■ Supplied data ■
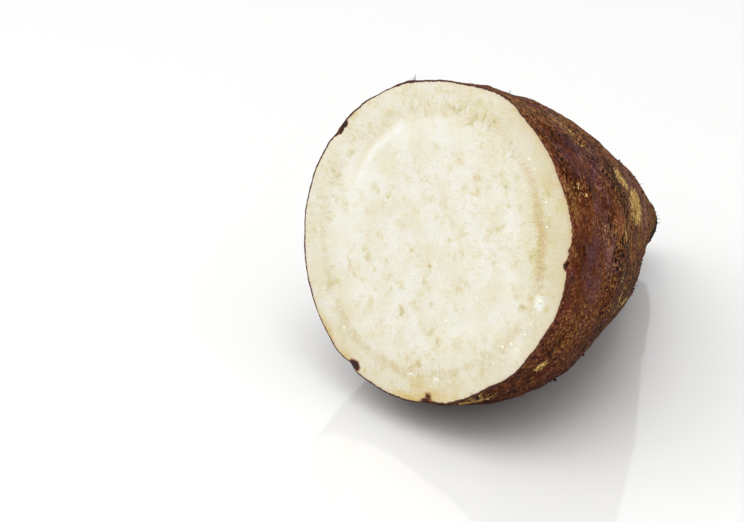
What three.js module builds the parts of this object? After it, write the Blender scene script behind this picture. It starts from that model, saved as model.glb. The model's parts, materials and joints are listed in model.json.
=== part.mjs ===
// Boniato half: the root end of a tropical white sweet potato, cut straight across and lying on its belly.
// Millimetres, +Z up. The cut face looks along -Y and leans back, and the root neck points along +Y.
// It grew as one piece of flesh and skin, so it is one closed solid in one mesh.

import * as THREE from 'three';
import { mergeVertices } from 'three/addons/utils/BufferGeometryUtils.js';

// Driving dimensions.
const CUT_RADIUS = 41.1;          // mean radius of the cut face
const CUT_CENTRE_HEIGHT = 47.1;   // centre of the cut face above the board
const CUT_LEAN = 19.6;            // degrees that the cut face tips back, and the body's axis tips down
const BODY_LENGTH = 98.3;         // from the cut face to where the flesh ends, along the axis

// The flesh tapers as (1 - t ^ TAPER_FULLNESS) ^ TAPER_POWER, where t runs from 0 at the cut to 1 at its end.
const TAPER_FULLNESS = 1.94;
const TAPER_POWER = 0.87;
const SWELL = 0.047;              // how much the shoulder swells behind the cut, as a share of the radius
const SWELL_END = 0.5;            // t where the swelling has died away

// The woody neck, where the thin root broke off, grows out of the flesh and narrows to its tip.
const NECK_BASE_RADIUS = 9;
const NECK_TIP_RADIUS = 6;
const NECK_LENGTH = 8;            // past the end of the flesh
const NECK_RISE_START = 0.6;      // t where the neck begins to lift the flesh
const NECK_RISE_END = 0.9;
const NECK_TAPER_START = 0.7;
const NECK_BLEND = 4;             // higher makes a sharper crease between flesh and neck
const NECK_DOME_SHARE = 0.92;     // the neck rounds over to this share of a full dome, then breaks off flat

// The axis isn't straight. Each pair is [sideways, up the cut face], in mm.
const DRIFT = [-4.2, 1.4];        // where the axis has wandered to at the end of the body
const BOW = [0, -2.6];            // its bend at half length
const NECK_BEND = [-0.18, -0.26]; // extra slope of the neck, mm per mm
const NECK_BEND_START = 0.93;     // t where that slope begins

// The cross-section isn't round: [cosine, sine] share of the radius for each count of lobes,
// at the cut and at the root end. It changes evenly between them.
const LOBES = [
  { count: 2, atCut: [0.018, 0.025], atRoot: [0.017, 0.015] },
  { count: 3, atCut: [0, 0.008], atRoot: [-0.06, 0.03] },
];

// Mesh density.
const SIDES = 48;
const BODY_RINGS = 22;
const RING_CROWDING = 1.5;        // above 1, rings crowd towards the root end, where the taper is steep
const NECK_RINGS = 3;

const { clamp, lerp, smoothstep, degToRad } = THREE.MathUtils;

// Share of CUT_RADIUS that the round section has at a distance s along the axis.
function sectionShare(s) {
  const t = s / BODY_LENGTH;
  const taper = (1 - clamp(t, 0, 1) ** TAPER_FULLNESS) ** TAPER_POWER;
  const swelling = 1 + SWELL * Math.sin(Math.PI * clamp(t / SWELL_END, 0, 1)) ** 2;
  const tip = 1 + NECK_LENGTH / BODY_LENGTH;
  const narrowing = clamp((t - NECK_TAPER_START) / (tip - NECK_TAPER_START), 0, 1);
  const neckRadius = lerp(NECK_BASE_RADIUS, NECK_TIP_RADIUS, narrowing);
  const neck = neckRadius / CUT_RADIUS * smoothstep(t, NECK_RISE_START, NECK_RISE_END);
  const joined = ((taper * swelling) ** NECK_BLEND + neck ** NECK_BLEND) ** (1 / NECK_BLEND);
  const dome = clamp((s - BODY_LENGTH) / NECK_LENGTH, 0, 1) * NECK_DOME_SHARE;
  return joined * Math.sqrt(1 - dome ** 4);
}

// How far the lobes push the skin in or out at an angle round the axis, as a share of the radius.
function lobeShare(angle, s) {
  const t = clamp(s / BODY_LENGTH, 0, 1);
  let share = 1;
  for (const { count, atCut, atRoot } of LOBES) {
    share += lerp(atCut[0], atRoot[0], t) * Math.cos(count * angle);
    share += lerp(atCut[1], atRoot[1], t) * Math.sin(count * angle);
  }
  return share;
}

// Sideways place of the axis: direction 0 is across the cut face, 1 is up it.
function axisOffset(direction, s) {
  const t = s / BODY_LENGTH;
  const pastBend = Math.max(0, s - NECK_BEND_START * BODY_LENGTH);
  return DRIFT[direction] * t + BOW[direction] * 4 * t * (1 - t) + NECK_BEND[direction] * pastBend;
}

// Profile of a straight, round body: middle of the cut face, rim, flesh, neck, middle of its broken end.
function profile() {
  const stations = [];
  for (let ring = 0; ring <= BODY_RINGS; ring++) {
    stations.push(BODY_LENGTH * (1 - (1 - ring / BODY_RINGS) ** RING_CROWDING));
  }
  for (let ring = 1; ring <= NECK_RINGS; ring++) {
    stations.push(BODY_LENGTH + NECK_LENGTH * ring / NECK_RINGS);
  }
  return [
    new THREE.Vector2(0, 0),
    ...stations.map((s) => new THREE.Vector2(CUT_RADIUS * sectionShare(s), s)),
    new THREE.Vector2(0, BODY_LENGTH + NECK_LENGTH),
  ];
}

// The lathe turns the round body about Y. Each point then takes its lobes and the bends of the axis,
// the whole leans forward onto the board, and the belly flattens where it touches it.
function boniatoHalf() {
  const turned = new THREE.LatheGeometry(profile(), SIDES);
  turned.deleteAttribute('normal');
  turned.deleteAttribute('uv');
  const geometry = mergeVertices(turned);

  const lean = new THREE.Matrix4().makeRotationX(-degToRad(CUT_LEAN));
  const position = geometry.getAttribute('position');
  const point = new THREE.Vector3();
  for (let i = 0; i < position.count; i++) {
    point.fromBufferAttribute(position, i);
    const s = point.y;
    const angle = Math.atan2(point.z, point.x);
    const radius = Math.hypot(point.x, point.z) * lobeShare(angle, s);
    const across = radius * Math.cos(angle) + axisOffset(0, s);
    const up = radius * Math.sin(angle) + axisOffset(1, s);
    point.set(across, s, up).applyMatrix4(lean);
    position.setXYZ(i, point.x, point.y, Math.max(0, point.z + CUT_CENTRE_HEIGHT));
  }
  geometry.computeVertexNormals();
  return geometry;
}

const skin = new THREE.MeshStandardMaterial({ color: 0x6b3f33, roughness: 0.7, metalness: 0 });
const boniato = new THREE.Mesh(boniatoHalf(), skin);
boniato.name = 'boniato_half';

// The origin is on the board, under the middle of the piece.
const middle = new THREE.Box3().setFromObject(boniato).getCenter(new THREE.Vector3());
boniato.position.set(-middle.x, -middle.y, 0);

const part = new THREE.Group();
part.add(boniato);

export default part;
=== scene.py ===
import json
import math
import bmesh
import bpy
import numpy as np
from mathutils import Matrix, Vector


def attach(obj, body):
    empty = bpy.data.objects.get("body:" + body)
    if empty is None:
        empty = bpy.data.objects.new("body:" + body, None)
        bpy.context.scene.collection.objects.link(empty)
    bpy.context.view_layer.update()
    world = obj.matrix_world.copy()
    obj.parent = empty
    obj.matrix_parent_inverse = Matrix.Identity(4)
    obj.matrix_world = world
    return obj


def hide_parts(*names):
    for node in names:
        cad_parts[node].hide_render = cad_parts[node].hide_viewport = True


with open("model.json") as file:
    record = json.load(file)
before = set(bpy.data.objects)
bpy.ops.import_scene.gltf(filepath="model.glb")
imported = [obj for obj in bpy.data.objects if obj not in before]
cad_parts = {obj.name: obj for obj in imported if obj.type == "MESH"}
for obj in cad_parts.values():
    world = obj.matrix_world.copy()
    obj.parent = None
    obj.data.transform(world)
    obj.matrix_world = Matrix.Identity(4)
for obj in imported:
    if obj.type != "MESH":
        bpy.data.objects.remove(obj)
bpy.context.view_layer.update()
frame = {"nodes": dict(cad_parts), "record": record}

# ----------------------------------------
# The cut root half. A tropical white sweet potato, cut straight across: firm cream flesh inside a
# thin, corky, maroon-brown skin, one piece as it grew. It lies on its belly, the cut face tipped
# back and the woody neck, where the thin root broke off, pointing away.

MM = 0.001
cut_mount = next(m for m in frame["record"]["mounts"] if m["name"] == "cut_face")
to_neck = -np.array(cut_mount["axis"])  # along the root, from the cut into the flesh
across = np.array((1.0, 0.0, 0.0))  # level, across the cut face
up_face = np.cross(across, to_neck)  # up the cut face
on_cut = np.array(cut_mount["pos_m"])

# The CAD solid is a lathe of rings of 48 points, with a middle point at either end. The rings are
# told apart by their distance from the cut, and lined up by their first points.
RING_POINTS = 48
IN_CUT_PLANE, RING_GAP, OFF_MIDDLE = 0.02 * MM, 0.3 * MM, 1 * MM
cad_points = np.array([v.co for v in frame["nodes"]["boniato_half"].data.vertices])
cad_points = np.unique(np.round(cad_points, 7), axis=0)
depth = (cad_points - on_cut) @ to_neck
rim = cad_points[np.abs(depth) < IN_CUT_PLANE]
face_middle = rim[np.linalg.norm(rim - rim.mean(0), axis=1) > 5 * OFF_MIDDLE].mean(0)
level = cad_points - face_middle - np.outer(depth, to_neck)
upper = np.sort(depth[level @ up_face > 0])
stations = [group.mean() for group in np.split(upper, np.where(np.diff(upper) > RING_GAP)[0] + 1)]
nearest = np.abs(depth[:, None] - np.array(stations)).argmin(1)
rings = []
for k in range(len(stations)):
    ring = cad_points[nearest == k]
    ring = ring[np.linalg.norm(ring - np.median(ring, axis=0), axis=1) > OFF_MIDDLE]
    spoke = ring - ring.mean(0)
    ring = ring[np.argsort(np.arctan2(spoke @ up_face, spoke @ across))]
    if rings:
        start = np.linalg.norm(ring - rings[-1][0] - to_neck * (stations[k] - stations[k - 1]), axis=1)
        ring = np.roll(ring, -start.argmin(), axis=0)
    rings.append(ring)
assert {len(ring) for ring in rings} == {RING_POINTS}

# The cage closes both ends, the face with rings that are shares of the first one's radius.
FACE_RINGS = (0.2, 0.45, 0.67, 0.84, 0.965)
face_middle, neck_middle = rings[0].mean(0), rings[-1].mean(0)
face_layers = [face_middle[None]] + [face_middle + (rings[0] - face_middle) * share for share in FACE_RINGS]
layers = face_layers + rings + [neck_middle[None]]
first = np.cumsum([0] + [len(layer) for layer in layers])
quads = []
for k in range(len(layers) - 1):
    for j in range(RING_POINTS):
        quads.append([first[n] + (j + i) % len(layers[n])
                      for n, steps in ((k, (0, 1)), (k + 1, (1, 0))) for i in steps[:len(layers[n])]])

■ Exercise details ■
Look at the material above and copy, word for word, its lines from the first through the one containing "const SWELL_END = 0.5;".

■ Answer to this problem ■
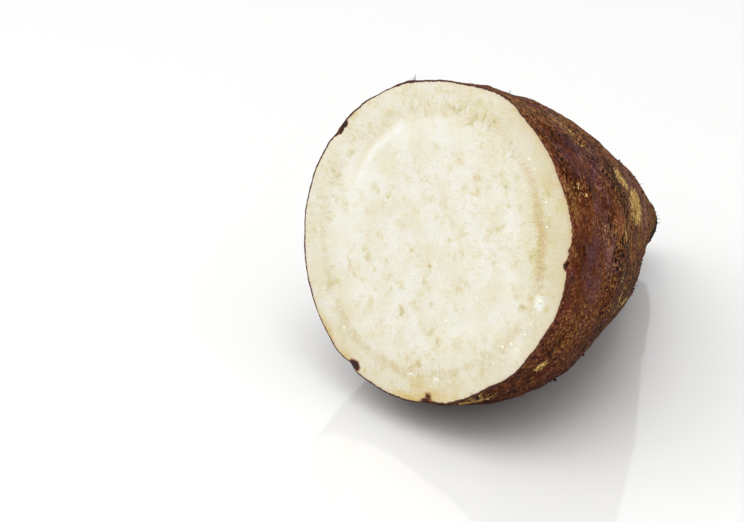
What three.js module builds the parts of this object? After it, write the Blender scene script behind this picture. It starts from that model, saved as model.glb. The model's parts, materials and joints are listed in model.json.
=== part.mjs ===
// Boniato half: the root end of a tropical white sweet potato, cut straight across and lying on its belly.
// Millimetres, +Z up. The cut face looks along -Y and leans back, and the root neck points along +Y.
// It grew as one piece of flesh and skin, so it is one closed solid in one mesh.

import * as THREE from 'three';
import { mergeVertices } from 'three/addons/utils/BufferGeometryUtils.js';

// Driving dimensions.
const CUT_RADIUS = 41.1;          // mean radius of the cut face
const CUT_CENTRE_HEIGHT = 47.1;   // centre of the cut face above the board
const CUT_LEAN = 19.6;            // degrees that the cut face tips back, and the body's axis tips down
const BODY_LENGTH = 98.3;         // from the cut face to where the flesh ends, along the axis

// The flesh tapers as (1 - t ^ TAPER_FULLNESS) ^ TAPER_POWER, where t runs from 0 at the cut to 1 at its end.
const TAPER_FULLNESS = 1.94;
const TAPER_POWER = 0.87;
const SWELL = 0.047;              // how much the shoulder swells behind the cut, as a share of the radius
const SWELL_END = 0.5;            // t where the swelling has died away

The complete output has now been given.